Many fields have contributed to recommender systems research, including information systems, information retrieval (IR), machine learning (ML), human-computer interaction (HCI), and even more distant disciplines like marketing and physics. The common starting point is that recommendations must be personalized or adapted to the user’s situation, with different people typically getting different item suggestions. That implies maintaining some kind of user history or model of user interests.

Building user profiles: Information filtering roots. In many application domains, for example, in news recommendation, recommenders can be seen as classic information filtering (IF) systems that scan and filter text documents based on personal user preferences or interests. The idea of using a computer to filter a stream of incoming information according to the preferences of a user dates back to the 1960s, when first ideas were published under the term “selective dissemination of information.”17 Early systems used explicit keywords that were provided by the users to rank and filter documents, for example, based on keyword overlap counts. Later on, more elaborate techniques like weighted term vectors (for example, TF-IDF vectors) or more sophisticated document analysis methods like latent semantic indexing (LSI) were applied to represent documents, with corresponding representations of user interests stored as user models. Recommender systems based on these techniques are typically called “content-based filtering” approaches.

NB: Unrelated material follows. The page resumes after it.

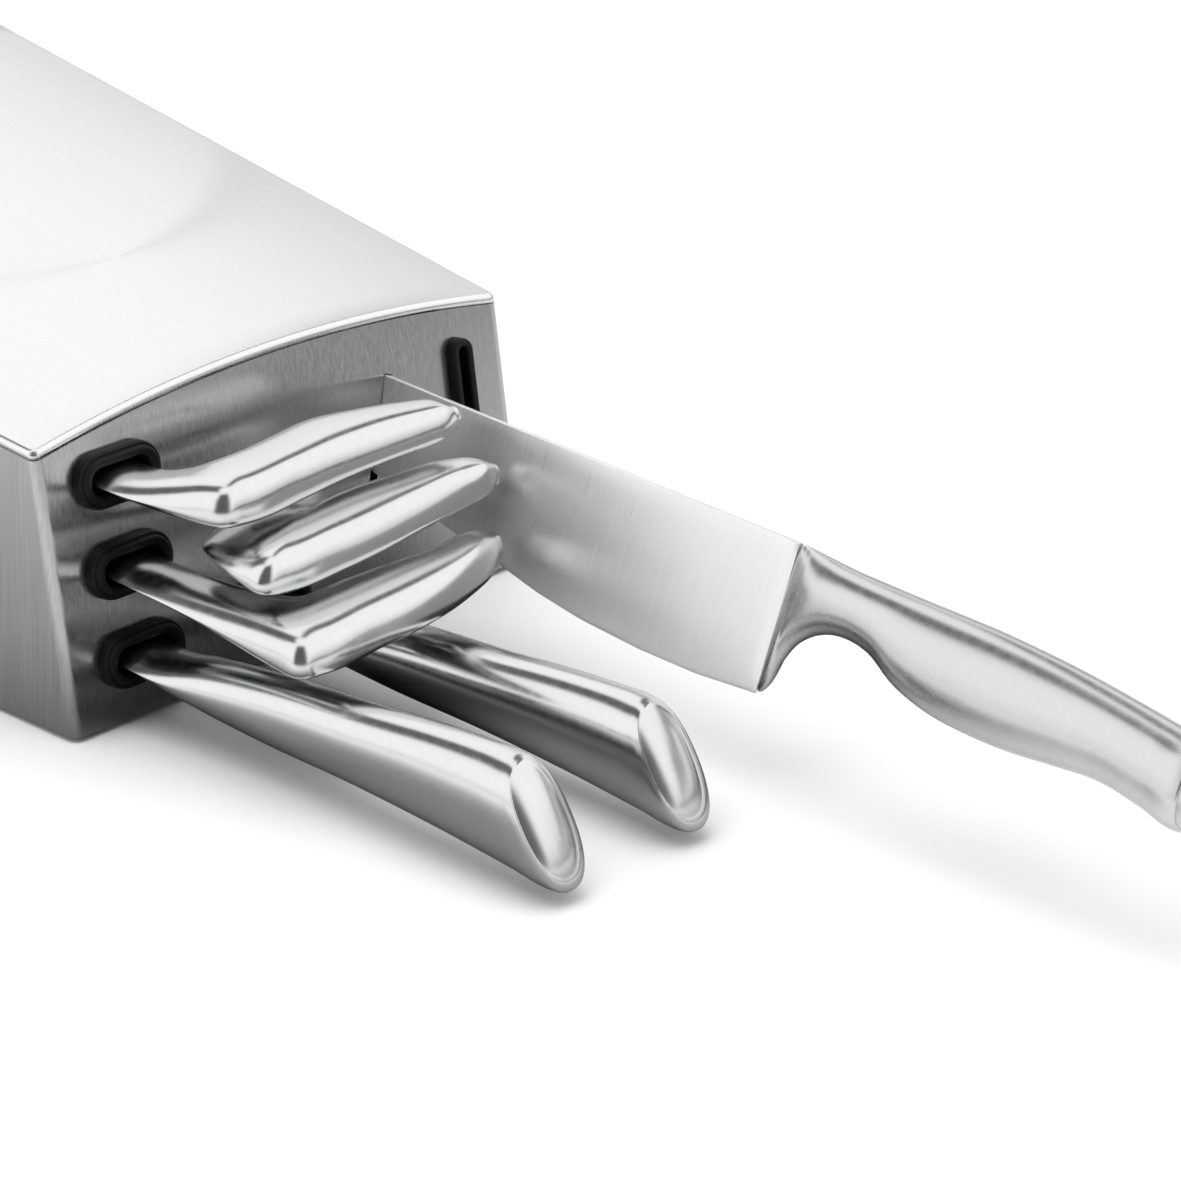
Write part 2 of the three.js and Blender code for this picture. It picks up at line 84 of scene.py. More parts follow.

Leveraging the opinions of others. As early as 1982, then ACM president Peter J. Denning complained about “electronic (email) junk” and advocated the development of more intelligent systems that help to organize, prioritize, and filter the incoming streams of information.8 One of his proposals included the idea to use “trusted authorities” that assess document quality; receivers would only read documents that surpass some defined quality level. In 1987, the “Information Lens” personal mail processing system was proposed.25 The system was mainly based on manually defined filtering rules but the authors already envisaged a system where email receivers could endorse other people whose opinions they value. The number and strength of the endorsements would then prioritize incoming messages. The Tapestry email filtering system at Xerox PARC14 adopted a similar approach of employing user-specified rules. It also introduced the idea that some readers could classify (rate) messages and other readers could access this information, which was called “collaborative filtering” (CF).

In 1994, Resnick et al.33 presented the GroupLens system, which continued the ideas of Tapestry and introduced a system component, the “Better Bit Bureau,” which made automated predictions about which items people would like based on a nearest-neighbor scheme. Other research groups working independently developed similar ideas.18,36 The idea was “in the air” that opinions of other people were a valuable resource and the race was on to turn the idea into practical results.

It works in e-commerce! In 1999, only five years after the first CF methods were proposed, Shafer et al.35 reported on several industrial applications of recommender systems technology in e-commerce; for example, for the recommendation of books, movies, or music. Amazon.com is mentioned as one of the early adopters of recommendation systems. In 2003, Linden et al.23 report that Amazon’s use of item-to-item CF techniques as a targeted marketing tool had a huge impact on its business in terms of click-through and conversion rates. In the same report, several challenges in practical environments were discussed, in particular the problem of scalability and the need to create recommendations in real time.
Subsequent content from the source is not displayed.